Это несомненно; но это еще дело более или менее близкого будущего. Сейчас российский солдат, происходящий, главным образом, из местностей, еще не испытавших ужасов хронического голодания, пока еще продолжает сохранять за собой славу изумительной стойкости. Новое наше поражение нимало не уменьшает этой его славы: кровавое и так страшно неудачное для нас дело 13 мая лишний раз выставило нашего солдата в очень лестном для него свете. Но то же неудачное дело опять обнаружило полную неспособность наших полководцев: достаточно сказать, что мы потеряли почти всю артиллерию, — факт, от которого вряд ли удастся отолгаться нашим, столь искусным во лжи, «отцам-командирам». Под впечатлением этой новой неудачи, г. Бернэ и его читатели сделают, вероятно, новый шаг в своем разочаровании и вряд ли уже будут верить, что в войне с Японией Россия может «не опасаться за будущее».
Правительство Николая II чувствует, что для всех очевидная неспособность его полководцев может окончательно подорвать веру в его военное могущество и, вообще, в его состоятельность, и вот оно заставляет генерала Куропаткина телеграфировать царю, что взятие японцами Кин-чеу было им предвидено и ничего в его планах не изменяет[2]. Выходит, что и это наше поражение составляет лишь часть «строго обдуманного плана» наших военных действий. Это поистине изумительный план: он так «строго обдуман», что позволяет «предвидеть» окончательное поражение российской армии. Теперь со дня на день можно ожидать известия о том, что японцы на голову разбили самого автора этого остроумного плана, генерала Куропаткина. Но если российскому войску придется испытать эту новую неудачу, то она, конечно, не смутит предводительствующего им хитрого Улисса. Даже находясь в плену у японцев, он сумеет послать в Петербург успокоительную телеграмму, в которой поведает удивленному миру, что он очень хорошо предвидел свое поражение. Жалкие люди! Смешные шарлатаны! Они не теряют надежды «ублагоудивить» своими «благоглупостями» весь цивилизованный мир, между тем как весь цивилизованный мир начинает проникаться вполне застуженным презрением и к ним самим, и ко всей их «системе»…
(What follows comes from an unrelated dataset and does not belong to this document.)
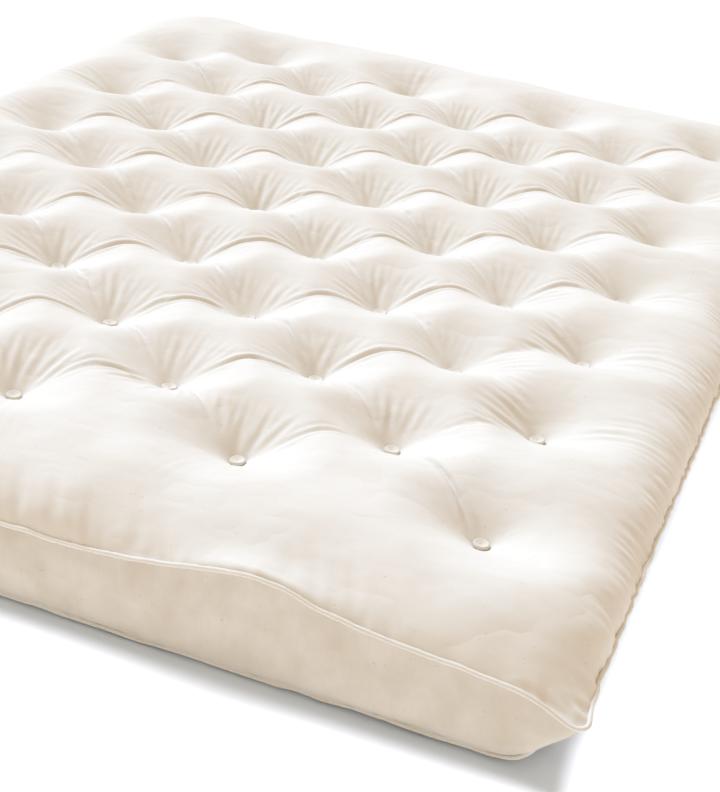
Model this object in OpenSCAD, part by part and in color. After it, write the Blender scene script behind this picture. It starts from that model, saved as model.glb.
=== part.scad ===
// Tufted futon mattress for a full-size (54 by 75 inch) frame: a boxed cotton case with welted seams,
// filled with layers of batting and drawn together by twine between pairs of covered buttons.
// It lies flat. X runs across the width, Y from the foot to the head, Z up, with the floor at Z = 0.

/* [Mattress] */
// Overall width, welts included
mattress_w = 1372; // [960:1:1530]
// Overall length, welts included
mattress_l = 1905; // [1850:1:2040]
// Height of the crown, the highest part of the top
crown_h = 150; // [130:1:200]
// Radius of the corners in plan
corner_r = 42; // [30:1:80]

/* [Case] */
// Thickness of the ticking, padded by the batting that clings to it
ticking_t = 1.6; // [1:0.1:3]
// Height of the seam between the top panel and the boxing
top_seam_h = 108; // [90:1:120]
// Height of the seam between the bottom panel and the boxing
bottom_seam_h = 12; // [8:1:16]
// Width over which the top panel rolls down to its seam
shoulder_w = 118; // [60:1:120]
// Width of the rolled bottom edge
roll_w = 16; // [12:1:24]
// Height of the rolled bottom edge
roll_h = 22; // [18:1:30]
// Radius of the welts
welt_r = 2.5; // [1.5:0.1:3.5]

/* [Tufting] */
// Number of lengthwise rows of tufts
tuft_rows = 8; // [4:2:10]
// Distance between neighbouring rows
row_pitch = 145.7; // [120:0.1:180]
// Number of tufts in the first row, and in every second row from there
tufts_in_long_row = 7; // [5:1:9]
// Distance between the tufts of one row
tuft_pitch = 238; // [200:1:260]
// How much nearer to its corner a corner tuft is tied, across the width
corner_pull_x = 8; // [0:1:12]
// How much nearer to its corner a corner tuft is tied, along the length
corner_pull_y = 24; // [0:1:30]
// Depth to which a tuft draws down the top
top_dip = 46; // [30:1:60]
// Radius of the hollow around a tuft on the top
top_hollow_r = 92; // [60:1:93]
// Height to which a tuft draws up the bottom
bottom_dip = 24; // [10:1:30]
// Radius of the hollow around a tuft on the bottom
bottom_hollow_r = 66; // [40:1:70]

/* [Filling] */
// Number of layers of batting
batting_layers = 6; // [3:1:10]
// Clearance between layers, and between the filling and the case
gap = 0.4; // [0.2:0.1:1]

/* [Buttons and twine] */
// Radius of a covered button
button_r = 9.5; // [7:0.5:15]
// Thickness of a covered button at its middle
button_t = 6; // [4:0.5:9]
// Radius of the tufting twine
twine_r = 1.2; // [0.8:0.1:2]
// Radius of the hole that the twine passes through
hole_r = 2; // [1.5:0.1:4]

/* [Hidden] */
// Clearance between a welt and the case that it lies against
welt_gap = 0.1;
body_w = mattress_w - 2 * (2 * welt_r + welt_gap);
body_l = mattress_l - 2 * (2 * welt_r + welt_gap);
// Clearance between neighbouring panels of the case along their seams
seam_gap = 0.3;
// Radius of the level place that a button rests on, and the height of that place at the top and the bottom
seat_r = button_r + 2;
top_seat_z = crown_h - top_dip;
bottom_seat_z = bottom_dip;
// How much steeper a hollow is at its button than at its rim
hollow_power = 1.5;
// Number of straight steps in the outline of a hollow, and in each rounded edge of the cross-section
hollow_steps = 5;
arc_steps = 6;
// A length that is more than the whole mattress, for cutting blocks
big = 3000;
ROWS = [for (i = [1:tuft_rows]) i];

TICKING = [0.93, 0.89, 0.82];
WELT = [0.95, 0.92, 0.86];
BATTING = [0.97, 0.95, 0.90];
BUTTON = [0.96, 0.93, 0.88];
TWINE = [0.85, 0.78, 0.64];

// The straight and turned stretches of a welt only meet face to face at round sizes
function to_tenths(x) = ceil(10 * x) / 10;

// Centres of the tufts of row i, counted from the +X side
function row_x(i) = (tuft_rows / 2 + 0.5 - i) * row_pitch;
function tufts_in_row(i) = tufts_in_long_row - (i % 2 == 1 ? 0 : 1);
function tufts(i) = let (n = tufts_in_row(i), side = i == 1 ? 1 : i == tuft_rows ? -1 : 0) [
    for (k = [0:n - 1]) let (end = k == 0 ? -1 : k == n - 1 ? 1 : 0, corner = abs(side * end)) [
        row_x(i) + side * corner * corner_pull_x,
        (k - (n - 1) / 2) * tuft_pitch + end * corner * corner_pull_y
    ]
];
ALL_TUFTS = [for (i = ROWS) each tufts(i)];

// One side of the cross-section, from the middle of the bottom up to the middle of the top, set in by t
function side_points(half, t) = concat(
    [for (k = [0:arc_steps]) let (a = 90 - 90 * k / arc_steps)
        [half - roll_w + (roll_w - t) * cos(a), roll_h - (roll_h - t) * sin(a)]],
    [for (k = [0:arc_steps]) let (a = 90 * k / arc_steps)
        [half - shoulder_w + (shoulder_w - t) * cos(a), top_seam_h + (crown_h - t - top_seam_h) * sin(a)]]
);

module cross_section(width, t) {
    side = side_points(width / 2, t);
    polygon(concat(side, [for (k = [len(side) - 1:-1:0]) [-side[k][0], side[k][1]]]));
}

module plan(inset) {
    r = corner_r - inset;
    x = body_w / 2 - corner_r;
    y = body_l / 2 - corner_r;
    square([2 * x, 2 * (y + r)], center = true);
    square([2 * (x + r), 2 * y], center = true);
    for (sx = [-1, 1], sy = [-1, 1]) translate([sx * x, sy * y]) circle(r = r, $fn = 48);
}

// The filled shape without its tufts, set in by t from the outside of the case
module filled_shape(t) {
    intersection() {
        rotate([90, 0, 0]) linear_extrude(big, center = true) cross_section(body_w, t);
        rotate([90, 0, 90]) linear_extrude(big, center = true) cross_section(body_l, t);
        linear_extrude(crown_h) plan(t);
    }
}

// Outline of the hollow that a tuft makes in a level surface: depth dip, radius r
function hollow_points(dip, r) = [
    for (k = [0:hollow_steps]) let (s = k / hollow_steps)
        [seat_r + (r - seat_r) * s, -dip * pow(1 - s, hollow_power)]
];

// What the tufts cut from a level surface at height z
module hollows(z, dip) {
    r = top_hollow_r;
    outline = concat([[0, -dip]], hollow_points(dip, r), [[r, dip], [0, dip]]);
    for (p = ALL_TUFTS) translate([p[0], p[1], z]) rotate_extrude($fn = 48) polygon(outline);
}

// What the tufts raise above a level surface at height z
module bumps(z, rise) {
    r = bottom_hollow_r;
    outline = concat([[0, rise]], hollow_points(-rise, r), [[r, -rise], [0, -rise]]);
    for (p = ALL_TUFTS) translate([p[0], p[1], z]) rotate_extrude($fn = 48) polygon(outline);
}

// Everything below a surface at height z that the tufts draw down by dip, or up where dip is negative
module below(z, dip) {
    if (dip > 0) {
        difference() {
            translate([-big / 2, -big / 2, z - big]) cube(big);
            hollows(z, dip);
        }
    } else {
        translate([-big / 2, -big / 2, z - big]) cube(big);
        bumps(z, -dip);
    }
}

module twine_holes() {
    for (p = ALL_TUFTS) translate([p[0], p[1], -1]) cylinder(r = hole_r, h = crown_h + 2, $fn = 24);
}

// The case as one hollow shell
module case_shell() {
    difference() {
        filled_shape(0);
        filled_shape(ticking_t);
    }
}

module slab(z_low, z_high) {
    translate([-big / 2, -big / 2, z_low]) cube([big, big, z_high - z_low]);
}

module top_panel() {
    color(TICKING) difference() {
        intersection() {
            filled_shape(0);
            slab(top_seam_h + seam_gap, crown_h);
        }
        hollows(crown_h, top_dip);
        difference() {
            filled_shape(ticking_t);
            hollows(crown_h - ticking_t, top_dip);
        }
        twine_holes();
    }
}

module bottom_panel() {
    color(TICKING) difference() {
        intersection() {
            filled_shape(0);
            union() {
                slab(0, bottom_seam_h - seam_gap);
                bumps(ticking_t, bottom_dip);
            }
        }
        difference() {
            filled_shape(ticking_t);
            bumps(ticking_t, bottom_dip);
        }
        bumps(0, bottom_dip);
        twine_holes();
    }
}

// One strip of the boxing: the part of the band inside a wedge that ends on the corners' diagonals
module boxing_strip(side_angle, half_along, half_across) {
    inner = half_across - corner_r;
    mid = half_along - corner_r;
    flare = 2 * corner_r;
    color(TICKING) intersection() {
        case_shell();
        slab(bottom_seam_h, top_seam_h);
        rotate(side_angle) linear_extrude(big, center = true) polygon([
            [inner + seam_gap, -mid],
            [inner + seam_gap + flare, -mid - flare],
            [inner + seam_gap + flare, mid + flare],
            [inner + seam_gap, mid]
        ]);
    }
}

module boxing_right() boxing_strip(0, body_l / 2, body_w / 2);
module boxing_head() boxing_strip(90, body_w / 2, body_l / 2);
module boxing_left() boxing_strip(180, body_l / 2, body_w / 2);
module boxing_foot() boxing_strip(270, body_w / 2, body_l / 2);

// A round cord that follows the plan of the case, its middle out from the case's side by out
module welt(z, out) {
    x = body_w / 2 - corner_r;
    y = body_l / 2 - corner_r;
    r = corner_r + out;
    color(WELT) translate([0, 0, z]) {
        for (s = [-1, 1]) {
            translate([s * (x + r), 0, 0]) rotate([90, 0, 0])
                cylinder(r = welt_r, h = 2 * y, center = true, $fn = 24);
            translate([0, s * (y + r), 0]) rotate([0, 90, 0])
                cylinder(r = welt_r, h = 2 * x, center = true, $fn = 24);
        }
        for (c = [[1, 1, 0], [-1, 1, 90], [-1, -1, 180], [1, -1, 270]])
            translate([c[0] * x, c[1] * y, 0]) rotate(c[2])
                rotate_extrude(angle = 90, $fn = 96) translate([r, 0]) circle(r = welt_r, $fn = 24);
    }
}

module top_welt() welt(top_seam_h, welt_r + welt_gap);

// It sits in the turn of the rolled edge, square to the surface there
module bottom_welt() {
    turn = asin((roll_h - bottom_seam_h) / roll_h);
    off = welt_r + welt_gap;
    drop = off * sin(turn);
    out = roll_w * (cos(turn) - 1) + off * cos(turn);
    welt(bottom_seam_h - to_tenths(drop), to_tenths(out));
}

// Height of the surface under layer k, and how far the tufts draw it down (up where it is negative)
function layer_z(k) = ticking_t + (crown_h - 2 * ticking_t) * k / batting_layers;
function layer_dip(k) = -bottom_dip + (top_dip + bottom_dip) * k / batting_layers;

module batting_layer(k) {
    color(BATTING) difference() {
        intersection() {
            filled_shape(ticking_t + gap);
            below(layer_z(k) - gap, layer_dip(k));
        }
        below(layer_z(k - 1) + gap, layer_dip(k - 1));
        twine_holes();
    }
}

// A covered button with a flat back and a low domed face
module button() {
    rim = button_t * 0.4;
    rotate_extrude($fn = 48) polygon(concat(
        [[0, 0], [button_r - 1, 0], [button_r, 1]],
        [for (a = [0:15:90]) [button_r * cos(a), rim + (button_t - rim) * sin(a)]]
    ));
}

module top_buttons_row(i) {
    color(BUTTON) for (p = tufts(i)) translate([p[0], p[1], top_seat_z]) button();
}

module bottom_buttons_row(i) {
    color(BUTTON) for (p = tufts(i)) translate([p[0], p[1], bottom_seat_z]) mirror([0, 0, 1]) button();
}

module tuft_twine_row(i) {
    color(TWINE) for (p = tufts(i)) translate([p[0], p[1], bottom_seat_z])
        cylinder(r = twine_r, h = top_seat_z - bottom_seat_z, $fn = 24);
}

top_panel();
bottom_panel();
boxing_foot();
boxing_head();
boxing_left();
boxing_right();
top_welt();
bottom_welt();
for (i = [1:batting_layers]) batting_layer(i);
for (i = ROWS) top_buttons_row(i);
for (i = ROWS) bottom_buttons_row(i);
for (i = ROWS) tuft_twine_row(i);
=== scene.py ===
"""Looks of a tufted futon mattress around its CAD frame: cotton case, welts, batting, buttons and twine."""
import math

import bpy
import numpy as np
from mathutils import Matrix, Vector


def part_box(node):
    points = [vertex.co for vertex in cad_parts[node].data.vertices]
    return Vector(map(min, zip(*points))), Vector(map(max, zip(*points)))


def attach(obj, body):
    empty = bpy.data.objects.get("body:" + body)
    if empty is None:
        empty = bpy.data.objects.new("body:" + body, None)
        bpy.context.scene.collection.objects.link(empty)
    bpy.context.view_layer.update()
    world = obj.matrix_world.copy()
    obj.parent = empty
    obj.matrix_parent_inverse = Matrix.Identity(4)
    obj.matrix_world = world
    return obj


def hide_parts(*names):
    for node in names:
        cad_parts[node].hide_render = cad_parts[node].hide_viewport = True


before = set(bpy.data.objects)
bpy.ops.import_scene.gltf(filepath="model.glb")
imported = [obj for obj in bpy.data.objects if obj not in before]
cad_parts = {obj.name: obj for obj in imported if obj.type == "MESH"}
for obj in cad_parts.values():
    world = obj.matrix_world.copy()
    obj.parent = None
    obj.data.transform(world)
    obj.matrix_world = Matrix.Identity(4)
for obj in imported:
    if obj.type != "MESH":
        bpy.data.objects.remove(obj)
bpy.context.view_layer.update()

# ---------------------------------------------------------------- camera
CAMERA_AT = Vector((0.822, -2.216, 1.040))
CAMERA_AIM = Vector((0.278, -0.472, 0.100))
CAMERA_ROLL = math.radians(7.27)
CAMERA_LENS = 74.36  # for the 36 mm long side of the sensor


def make_camera():
    ahead = (CAMERA_AIM - CAMERA_AT).normalized()
    level = ahead.cross(Vector((0, 0, 1))).normalized()
    right = level * math.cos(CAMERA_ROLL) + level.cross(ahead) * math.sin(CAMERA_ROLL)
    data = bpy.data.cameras.new("camera")
    data.lens = CAMERA_LENS
    data.sensor_width = 36
    data.clip_start = 0.05
    camera = bpy.data.objects.new("camera", data)
    camera.matrix_world = Matrix((right, right.cross(ahead), -ahead)).transposed().to_4x4()
    camera.location = CAMERA_AT
    bpy.context.scene.collection.objects.link(camera)
    bpy.context.scene.camera = camera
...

Статья эта была уже набрана, когда в газетах появилось известие о том, что генерал Куроки разбил Куропаткина недалеко от Ляояна. Английская пресса утверждает, что русское войско покинуло свою позицию, оставив свою артиллерию в руках неприятеля. Мы еще пока не знаем, что это: газетная ли утка, или же новый решительный шаг к осуществлению «строго обдуманного» плана нашего дальновидного главнокомандующего. Этот вопрос, конечно, очень скоро разрешится в том или другом смысле. Но уже и теперь несомненно, что Куропаткин находится в критическом положении. Это видят все, кроме Николая II, который, ничего не «предвидя», охотно верит всему тому, в чем уверяет его придворная клика. Римляне недаром говорили: кого Юпитер захочет погубить, у того он отнимет разум. Правда, что у Николая II и отнимать-то было нечего.